▶ _Given information_:

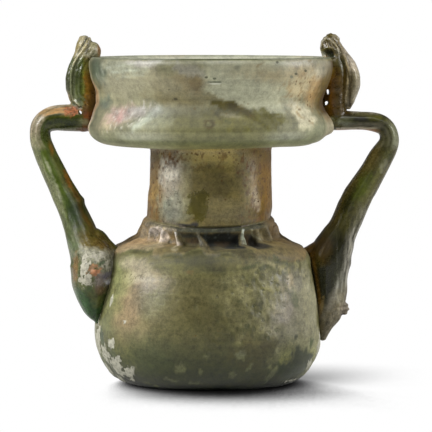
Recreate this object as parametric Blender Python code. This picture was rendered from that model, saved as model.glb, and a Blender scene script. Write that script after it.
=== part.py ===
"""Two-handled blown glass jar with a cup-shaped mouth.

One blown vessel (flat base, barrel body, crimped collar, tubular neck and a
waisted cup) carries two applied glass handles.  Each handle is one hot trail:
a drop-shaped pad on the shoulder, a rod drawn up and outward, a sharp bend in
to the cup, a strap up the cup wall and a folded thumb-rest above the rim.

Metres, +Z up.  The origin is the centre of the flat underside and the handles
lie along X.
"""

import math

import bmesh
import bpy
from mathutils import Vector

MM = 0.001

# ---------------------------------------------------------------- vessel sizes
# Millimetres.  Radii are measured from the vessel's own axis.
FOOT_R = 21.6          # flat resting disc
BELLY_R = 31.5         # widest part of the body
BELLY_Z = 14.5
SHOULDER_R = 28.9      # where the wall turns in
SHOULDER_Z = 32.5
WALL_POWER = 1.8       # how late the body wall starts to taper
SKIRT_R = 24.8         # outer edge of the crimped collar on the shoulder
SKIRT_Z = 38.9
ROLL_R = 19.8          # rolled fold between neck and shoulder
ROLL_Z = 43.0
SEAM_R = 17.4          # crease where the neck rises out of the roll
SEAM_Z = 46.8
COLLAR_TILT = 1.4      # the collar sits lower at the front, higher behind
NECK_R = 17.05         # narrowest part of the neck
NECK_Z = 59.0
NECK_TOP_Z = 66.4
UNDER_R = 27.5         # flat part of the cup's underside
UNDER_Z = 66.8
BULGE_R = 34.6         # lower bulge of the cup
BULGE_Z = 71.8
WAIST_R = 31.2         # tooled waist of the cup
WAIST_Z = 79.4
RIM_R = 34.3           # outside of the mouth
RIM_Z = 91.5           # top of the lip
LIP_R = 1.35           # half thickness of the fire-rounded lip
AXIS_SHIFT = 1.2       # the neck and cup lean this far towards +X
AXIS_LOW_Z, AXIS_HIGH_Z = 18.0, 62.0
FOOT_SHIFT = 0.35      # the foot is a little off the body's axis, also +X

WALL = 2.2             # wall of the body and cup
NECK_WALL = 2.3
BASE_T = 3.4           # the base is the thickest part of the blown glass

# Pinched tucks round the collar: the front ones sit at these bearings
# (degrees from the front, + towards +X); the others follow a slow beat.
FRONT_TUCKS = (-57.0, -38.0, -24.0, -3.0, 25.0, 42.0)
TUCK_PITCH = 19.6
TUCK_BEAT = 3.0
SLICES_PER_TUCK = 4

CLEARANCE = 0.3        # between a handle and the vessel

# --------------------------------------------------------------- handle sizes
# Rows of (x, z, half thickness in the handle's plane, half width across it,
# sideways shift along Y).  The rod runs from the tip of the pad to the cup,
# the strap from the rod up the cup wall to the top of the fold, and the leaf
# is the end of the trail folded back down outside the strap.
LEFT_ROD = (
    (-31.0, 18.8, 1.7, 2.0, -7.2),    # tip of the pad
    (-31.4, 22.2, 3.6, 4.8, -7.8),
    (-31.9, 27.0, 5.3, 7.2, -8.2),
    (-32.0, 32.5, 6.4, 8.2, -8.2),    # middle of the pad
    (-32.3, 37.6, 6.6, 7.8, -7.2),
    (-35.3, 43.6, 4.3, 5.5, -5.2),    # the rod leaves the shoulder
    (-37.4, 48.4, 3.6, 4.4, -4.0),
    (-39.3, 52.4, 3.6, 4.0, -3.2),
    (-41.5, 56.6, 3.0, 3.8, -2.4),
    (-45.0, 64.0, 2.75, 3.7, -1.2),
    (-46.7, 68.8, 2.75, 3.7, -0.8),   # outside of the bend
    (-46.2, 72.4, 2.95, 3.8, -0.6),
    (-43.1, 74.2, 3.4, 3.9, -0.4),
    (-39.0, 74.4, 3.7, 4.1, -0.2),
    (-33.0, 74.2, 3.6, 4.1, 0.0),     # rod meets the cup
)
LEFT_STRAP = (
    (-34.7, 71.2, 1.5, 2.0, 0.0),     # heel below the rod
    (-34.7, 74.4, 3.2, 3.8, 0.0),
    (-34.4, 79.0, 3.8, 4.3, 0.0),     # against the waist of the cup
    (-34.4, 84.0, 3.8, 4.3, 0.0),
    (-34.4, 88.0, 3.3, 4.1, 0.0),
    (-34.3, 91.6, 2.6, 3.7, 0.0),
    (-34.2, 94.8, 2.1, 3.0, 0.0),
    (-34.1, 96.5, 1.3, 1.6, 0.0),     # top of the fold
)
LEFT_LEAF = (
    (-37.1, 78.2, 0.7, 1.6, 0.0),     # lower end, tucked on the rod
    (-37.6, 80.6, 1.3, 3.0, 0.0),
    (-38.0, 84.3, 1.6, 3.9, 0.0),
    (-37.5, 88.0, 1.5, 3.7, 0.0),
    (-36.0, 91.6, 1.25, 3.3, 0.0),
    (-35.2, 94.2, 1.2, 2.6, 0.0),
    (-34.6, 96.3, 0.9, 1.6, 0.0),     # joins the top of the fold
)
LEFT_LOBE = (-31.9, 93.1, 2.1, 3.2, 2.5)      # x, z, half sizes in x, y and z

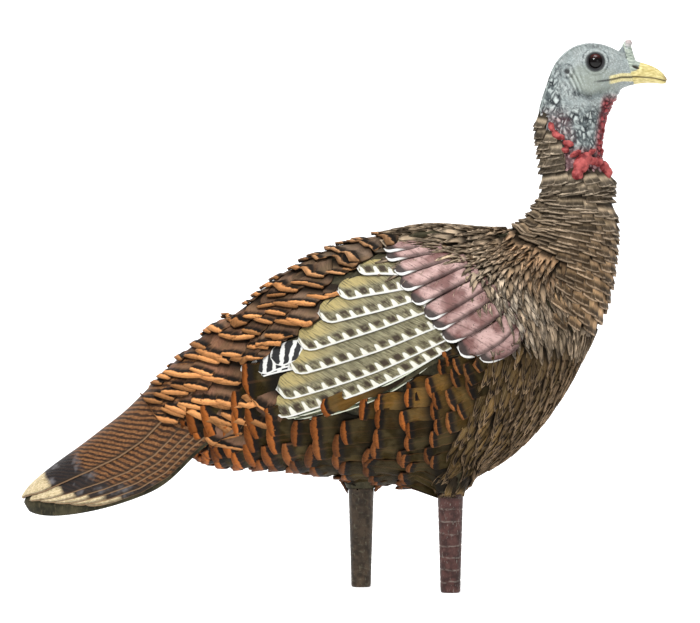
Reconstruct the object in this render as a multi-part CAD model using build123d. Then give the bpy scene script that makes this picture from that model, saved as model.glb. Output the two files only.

▶ _Short exercise_: Go through the records and copy each line with "from" in it.

▶ _Task result_:
Recreate this object as parametric Blender Python code. This picture was rendered from that model, saved as model.glb, and a Blender scene script. Write that script after it.
from mathutils import Vector
# Millimetres.  Radii are measured from the vessel's own axis.
# (degrees from the front, + towards +X); the others follow a slow beat.
# sideways shift along Y).  The rod runs from the tip of the pad to the cup,
# the strap from the rod up the cup wall to the top of the fold, and the leaf
Reconstruct the object in this render as a multi-part CAD model using build123d. Then give the bpy scene script that makes this picture from that model, saved as model.glb. Output the two files only.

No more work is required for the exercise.